WHAT YOU WILL DO: Look through the material below. Copy every line with the string "frame" in it.

COLLECTED MATERIAL:
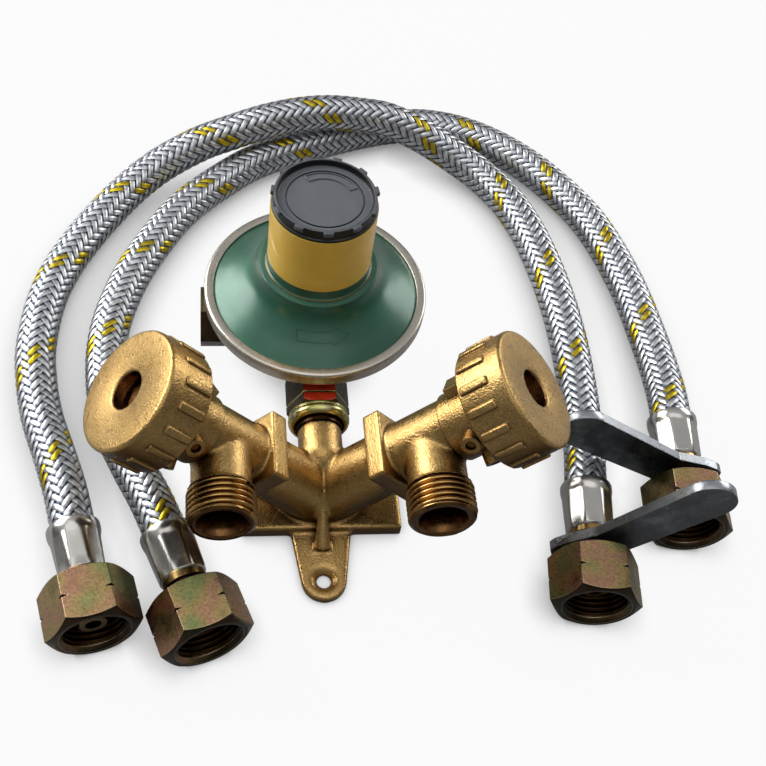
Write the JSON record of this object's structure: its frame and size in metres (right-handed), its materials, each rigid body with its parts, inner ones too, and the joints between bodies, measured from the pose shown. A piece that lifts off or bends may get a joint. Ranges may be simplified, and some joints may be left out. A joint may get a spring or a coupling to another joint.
{
  "type": "two cylinder gas regulator",
  "caption": "Gas regulator for two cylinders with a brass valve manifold, two hand valves, two loose braided hoses and two flat keys.",
  "frame": {"origin": "centre of the fixing hole in the tab, on the back face", "axes": "+X towards the right hand valve, +Y from the fixing hole to the regulator, +Z out of the wall or table"},
  "size_m": [0.2267, 0.2329, 0.0778],
  "materials": {
    "cast_brass": "satin",
    "turned_brass": "semi-gloss",
    "copper": "satin",
    "bright_steel": "satin",
    "rubber": "matte",
    "yellow_zinc": "satin",
    "red_plastic": "matte",
    "dark_case": "satin",
    "aluminium": "satin",
    "green_paint": "gloss",
    "crimp_steel": "satin",
    "yellow_band": "gloss",
    "black_plastic": "satin",
    "nickel": "polished",
    "key_steel": "satin",
    "hose_braid": "metal braid over rubber"
  },
  "bodies": {
    "base": {"manifold": "cast_brass", "bonnet_l": "cast_brass", "bonnet_r": "cast_brass", "boss_pins": "bright_steel", "packing_l": "rubber", "packing_r": "rubber", "gland_nut_l": "turned_brass", "gland_nut_r": "turned_brass", "stem_ring": "copper", "union_gasket": "rubber", "inlet_nipple": "turned_brass", "red_sleeve": "red_plastic", "reg_lower": "dark_case", "jet": "turned_brass", "lever_pin": "bright_steel", "membrane": "rubber", "main_spring": "bright_steel", "adjuster": "turned_brass", "reg_cover": "green_paint", "crimp_ring": "crimp_steel", "label_band": "yellow_band", "nipple_1": "turned_brass", "nipple_2": "turned_brass", "nipple_3": "turned_brass", "nipple_4": "turned_brass", "ferrule_1": "nickel", "ferrule_2": "nickel", "ferrule_3": "nickel", "ferrule_4": "nickel", "hose_a": "hose_braid", "hose_b": "hose_braid"},
    "wheel_l": {"spindle_l": "turned_brass", "handwheel_l": "cast_brass", "wheel_nut_l": "bright_steel"},
    "wheel_r": {"spindle_r": "turned_brass", "handwheel_r": "cast_brass", "wheel_nut_r": "bright_steel"},
    "plug_l": {"plug_l": "turned_brass", "seat_pad_l": "rubber"},
    "plug_r": {"plug_r": "turned_brass", "seat_pad_r": "rubber"},
    "union_nut": {"union_nut": "yellow_zinc"},
    "cap": {"cap": "black_plastic"},
    "disc": {"membrane_plate": "aluminium"},
    "lever": {"lever": "bright_steel", "jet_pad": "rubber"},
    "key_3": {"key_3": "key_steel"},
    "key_4": {"key_4": "key_steel"},
    "nut_1": {"hose_nut_1": "yellow_zinc"},
    "nut_2": {"hose_nut_2": "yellow_zinc"},
    "nut_3": {"hose_nut_3": "yellow_zinc"},
    "nut_4": {"hose_nut_4": "yellow_zinc"}
  },
  "joints": [
    {"name": "valve_l", "type": "hinge", "parent": "base", "child": "wheel_l", "pos_m": [-0.0495, 0.027, 0.0555], "axis": [-0.7071, 0, 0.7071], "range_deg": [0, 720]},
    {"name": "plug_lift_l", "type": "slide", "parent": "base", "child": "plug_l", "axis": [-0.7071, 0, 0.7071], "range_m": [0, 0.003]},
    {"name": "valve_r", "type": "hinge", "parent": "base", "child": "wheel_r", "pos_m": [0.0495, 0.027, 0.0555], "axis": [0.7071, 0, 0.7071], "range_deg": [0, 720]},
    {"name": "plug_lift_r", "type": "slide", "parent": "base", "child": "plug_r", "axis": [0.7071, 0, 0.7071], "range_m": [0, 0.003]},
    {"name": "union_turn", "type": "hinge", "parent": "base", "child": "union_nut", "pos_m": [0, 0.0491, 0.017], "axis": [0, 1, 0], "continuous": true},
    {"name": "nut_turn_1", "type": "hinge", "parent": "base", "child": "nut_1", "pos_m": [-0.06774, -0.01274, 0.012], "axis": [0.2419, -0.9703, 0], "continuous": true},
    {"name": "nut_turn_2", "type": "hinge", "parent": "base", "child": "nut_2", "pos_m": [-0.03694, -0.01678, 0.012], "axis": [0.342, -0.9397, 0], "continuous": true},
    {"name": "nut_turn_3", "type": "hinge", "parent": "base", "child": "nut_3", "pos_m": [0.07952, -0.00815, 0.012], "axis": [-0.1149, -0.9934, 0], "continuous": true},
    {"name": "nut_turn_4", "type": "hinge", "parent": "base", "child": "nut_4", "pos_m": [0.1141, 0.01646, 0.012], "axis": [-0.0993, -0.9951, 0], "continuous": true},
    {"name": "key_swing_3", "type": "hinge", "parent": "base", "child": "key_3", "pos_m": [0.08092, 0.00397, 0.012], "axis": [-0.1149, -0.9934, 0], "range_deg": [-50, 35]},
    {"name": "key_swing_4", "type": "hinge", "parent": "base", "child": "key_4", "pos_m": [0.11546, 0.03019, 0.012], "axis": [0.0993, 0.9951, 0], "range_deg": [-3, 55]},
    {"name": "cap_turn", "type": "hinge", "parent": "base", "child": "cap", "pos_m": [0, 0.0871, 0.0735], "axis": [0, 0, 1], "range_deg": [0, 360]},
    {"name": "membrane_travel", "type": "slide", "parent": "base", "child": "disc", "axis": [0, 0, 1], "range_m": [-0.002, 0], "stiffness_N_per_m": 1000, "deforming": ["main_spring"]},
    {"name": "lever_tilt", "type": "hinge", "parent": "base", "child": "lever", "pos_m": [0, 0.0766, 0.0122], "axis": [1, 0, 0], "range_deg": [-11, 0]}
  ],
  "couplings": [
    {"joint": "plug_lift_l", "follows": "valve_l", "m_per_rad": 0.00023861},
    {"joint": "plug_lift_r", "follows": "valve_r", "m_per_rad": 0.00023861},
    {"joint": "lever_tilt", "follows": "membrane_travel", "rad_per_m": 95.238}
  ]
}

RESULT FOR THIS TASK:
Write the JSON record of this object's structure: its frame and size in metres (right-handed), its materials, each rigid body with its parts, inner ones too, and the joints between bodies, measured from the pose shown. A piece that lifts off or bends may get a joint. Ranges may be simplified, and some joints may be left out. A joint may get a spring or a coupling to another joint.
  "frame": {"origin": "centre of the fixing hole in the tab, on the back face", "axes": "+X towards the right hand valve, +Y from the fixing hole to the regulator, +Z out of the wall or table"},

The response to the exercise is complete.